Thickness dependence of forming single crystal by liquid-crystalline blue phase on chemically patterned surface

Abstract

Topological defects of blue-phase liquid crystals (BPLCs) can be self-assembled into three-dimensional cubic crystalline structures, representing unique ordered states of matter among other liquid crystals. In a recent study, we presented the preparation of stable, macroscopic single-crystal blue phase materials by using chemically-patterned surfaces with binary anchoring and the appropriate geometry to favor a desired crystallographic orientation of the BPLC. Here we study the thickness dependence for chemically patterned surface for the crystal growth of the blue-phase II –which is characterized by a simple cubic crystalline structure, under a thermally controlled process.
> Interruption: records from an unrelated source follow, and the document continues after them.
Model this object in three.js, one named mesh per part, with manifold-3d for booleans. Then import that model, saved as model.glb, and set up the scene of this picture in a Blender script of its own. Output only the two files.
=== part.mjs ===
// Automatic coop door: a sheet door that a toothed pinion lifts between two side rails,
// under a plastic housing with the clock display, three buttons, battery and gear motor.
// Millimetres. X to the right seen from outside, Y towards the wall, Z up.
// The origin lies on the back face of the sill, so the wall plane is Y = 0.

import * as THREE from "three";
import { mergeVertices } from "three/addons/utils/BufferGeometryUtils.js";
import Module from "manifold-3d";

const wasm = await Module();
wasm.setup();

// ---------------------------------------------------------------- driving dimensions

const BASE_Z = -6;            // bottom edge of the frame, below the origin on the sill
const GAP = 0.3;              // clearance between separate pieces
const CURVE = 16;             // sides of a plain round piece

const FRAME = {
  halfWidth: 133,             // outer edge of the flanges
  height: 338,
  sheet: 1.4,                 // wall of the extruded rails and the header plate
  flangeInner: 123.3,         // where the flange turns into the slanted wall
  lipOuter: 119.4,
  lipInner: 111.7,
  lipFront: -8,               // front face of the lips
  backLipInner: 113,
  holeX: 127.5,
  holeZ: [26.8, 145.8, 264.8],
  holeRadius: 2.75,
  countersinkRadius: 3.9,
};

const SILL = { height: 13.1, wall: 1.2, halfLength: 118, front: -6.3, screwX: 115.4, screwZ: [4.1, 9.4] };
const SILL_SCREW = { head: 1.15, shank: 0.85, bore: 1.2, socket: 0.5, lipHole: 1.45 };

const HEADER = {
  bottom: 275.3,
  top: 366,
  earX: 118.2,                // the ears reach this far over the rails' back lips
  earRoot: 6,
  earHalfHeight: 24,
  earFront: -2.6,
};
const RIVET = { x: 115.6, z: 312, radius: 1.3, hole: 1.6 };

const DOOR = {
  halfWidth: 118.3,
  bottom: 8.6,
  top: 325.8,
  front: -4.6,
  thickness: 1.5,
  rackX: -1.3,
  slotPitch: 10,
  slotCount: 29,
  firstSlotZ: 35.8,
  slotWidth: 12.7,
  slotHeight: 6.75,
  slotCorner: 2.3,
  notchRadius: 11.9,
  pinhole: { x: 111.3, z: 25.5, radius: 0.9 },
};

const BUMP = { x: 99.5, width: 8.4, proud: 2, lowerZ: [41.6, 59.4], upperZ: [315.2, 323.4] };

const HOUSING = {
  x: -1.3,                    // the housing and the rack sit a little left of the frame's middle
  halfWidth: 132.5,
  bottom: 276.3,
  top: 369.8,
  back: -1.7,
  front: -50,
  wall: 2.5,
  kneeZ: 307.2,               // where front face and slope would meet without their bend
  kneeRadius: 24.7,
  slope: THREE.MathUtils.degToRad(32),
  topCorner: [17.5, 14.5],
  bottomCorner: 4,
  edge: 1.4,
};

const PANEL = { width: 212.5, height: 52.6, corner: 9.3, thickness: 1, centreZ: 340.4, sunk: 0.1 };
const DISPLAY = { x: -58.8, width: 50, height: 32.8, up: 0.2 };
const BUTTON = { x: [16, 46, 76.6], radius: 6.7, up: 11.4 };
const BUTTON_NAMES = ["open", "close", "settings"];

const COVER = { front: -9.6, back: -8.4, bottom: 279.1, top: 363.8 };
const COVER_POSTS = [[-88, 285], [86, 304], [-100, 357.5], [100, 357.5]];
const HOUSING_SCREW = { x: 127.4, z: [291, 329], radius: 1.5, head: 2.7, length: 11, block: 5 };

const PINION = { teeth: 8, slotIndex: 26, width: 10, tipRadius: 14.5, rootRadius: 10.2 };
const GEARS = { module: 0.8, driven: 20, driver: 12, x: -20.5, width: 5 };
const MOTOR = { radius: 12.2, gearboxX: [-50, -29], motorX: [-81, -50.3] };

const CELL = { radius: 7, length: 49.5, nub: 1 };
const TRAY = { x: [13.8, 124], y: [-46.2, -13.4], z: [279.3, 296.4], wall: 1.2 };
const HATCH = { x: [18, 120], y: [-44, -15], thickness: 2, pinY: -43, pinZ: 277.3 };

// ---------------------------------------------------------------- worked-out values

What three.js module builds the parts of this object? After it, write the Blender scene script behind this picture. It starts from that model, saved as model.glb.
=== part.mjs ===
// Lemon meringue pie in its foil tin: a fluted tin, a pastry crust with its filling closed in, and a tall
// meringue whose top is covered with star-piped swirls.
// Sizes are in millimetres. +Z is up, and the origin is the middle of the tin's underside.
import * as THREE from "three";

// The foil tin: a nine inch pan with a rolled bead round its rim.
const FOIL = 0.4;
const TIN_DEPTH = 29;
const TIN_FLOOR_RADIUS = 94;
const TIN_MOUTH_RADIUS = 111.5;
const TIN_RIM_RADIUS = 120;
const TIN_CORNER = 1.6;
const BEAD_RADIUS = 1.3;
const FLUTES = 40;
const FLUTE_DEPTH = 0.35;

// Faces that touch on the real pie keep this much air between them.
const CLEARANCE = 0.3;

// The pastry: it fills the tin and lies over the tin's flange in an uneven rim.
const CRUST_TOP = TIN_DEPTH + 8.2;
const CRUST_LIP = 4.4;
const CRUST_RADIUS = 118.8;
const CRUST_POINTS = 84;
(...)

The hybrid cell used in our work to direct the self-assembly of the BP LCs has a top surface that provides uniform homeotropic anchoring, and a bottom surface with chemical patterns consisting of a stripe array of alternative planar and homeotropic anchoring. There is a spacer in between the two substrates to vary the cell thickness. Under such a process we achieve single crystals of blue-phase II with a [100]-lattice orientation (BPII[100]) that start to nuclei and grow from the pattern surface and propagate through the cell. By changing the cell thickness, we analyze the morphology difference of crystalline BPII[100] on the pattern surface.